Volume 4 of The Oxford History of Historical Writing offers essays by leading scholars on the writing of history globally from 1800 to 1945. Divided into four parts, it first covers the rise, consolidation, and crisis of European historical thought, and the professionalization and institutionalization of history. The chapters in Part II analyze how historical scholarship connected to various European national traditions. Part III considers the historical writing of Europe's 'Offspring': the United States, Canada, South Africa, Australia, New Zealand, Mexico, Brazil, and Spanish South America. The concluding part is devoted to histories of non-European cultural traditions: China, Japan, India, South East Asia, Turkey, the Arab world, and Sub-Saharan Africa. This is the fourth of five volumes in a series that explores representations of the past from the beginning of writing to the present day, and from all over the world. This volume aims at once to provide an authoritative survey of the field, and especially to provoke cross-cultural comparisons.

Author Biography


Stuart Macintyre was born and educated in Melbourne, Australia, and completed his doctorate at Cambridge in 1975. In 1980 he returned to the University of Melbourne and was appointed Ernest Scott Professor of History at the University of Melbourne. He has served terms as dean of the Faculty of Arts and President of the Academy of the Social Sciences in Australia.
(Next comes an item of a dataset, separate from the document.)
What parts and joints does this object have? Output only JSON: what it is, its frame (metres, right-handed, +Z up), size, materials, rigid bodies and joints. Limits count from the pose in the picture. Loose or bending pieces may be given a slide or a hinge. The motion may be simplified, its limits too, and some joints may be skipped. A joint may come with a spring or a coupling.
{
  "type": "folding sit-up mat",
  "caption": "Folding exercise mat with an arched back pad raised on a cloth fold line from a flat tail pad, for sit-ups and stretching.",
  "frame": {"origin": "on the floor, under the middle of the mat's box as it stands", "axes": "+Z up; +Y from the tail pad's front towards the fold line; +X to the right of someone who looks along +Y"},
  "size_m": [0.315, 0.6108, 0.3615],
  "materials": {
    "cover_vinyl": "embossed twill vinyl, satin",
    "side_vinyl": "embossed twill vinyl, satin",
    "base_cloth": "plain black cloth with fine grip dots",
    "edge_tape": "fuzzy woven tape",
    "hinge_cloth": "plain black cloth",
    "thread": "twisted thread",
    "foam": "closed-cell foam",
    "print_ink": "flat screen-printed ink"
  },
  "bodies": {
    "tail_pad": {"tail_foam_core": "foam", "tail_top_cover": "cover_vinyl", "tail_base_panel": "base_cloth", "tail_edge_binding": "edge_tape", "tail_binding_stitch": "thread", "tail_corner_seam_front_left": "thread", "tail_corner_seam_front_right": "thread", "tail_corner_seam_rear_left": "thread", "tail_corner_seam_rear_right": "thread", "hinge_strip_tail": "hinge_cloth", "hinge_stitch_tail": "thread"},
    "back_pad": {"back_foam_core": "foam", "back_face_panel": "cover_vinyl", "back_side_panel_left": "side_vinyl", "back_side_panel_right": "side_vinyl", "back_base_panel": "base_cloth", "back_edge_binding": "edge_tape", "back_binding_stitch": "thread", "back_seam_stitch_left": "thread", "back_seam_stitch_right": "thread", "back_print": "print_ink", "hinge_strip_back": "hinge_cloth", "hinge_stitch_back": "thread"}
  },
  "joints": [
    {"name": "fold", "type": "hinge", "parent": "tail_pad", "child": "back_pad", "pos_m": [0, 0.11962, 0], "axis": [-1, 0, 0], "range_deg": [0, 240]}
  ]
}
Juan Maiguashca was born in Ecuador and educated in the United States, France, and Britain. He obtained his doctorate at Oxford, St. Antony's College, in 1968. He has been a research fellow at the London School of Economics and The Adlai Institute of International affairs (University of Chicago). From 1972 until his retirement he taught at the Department of History of York University, Toronto, Canada.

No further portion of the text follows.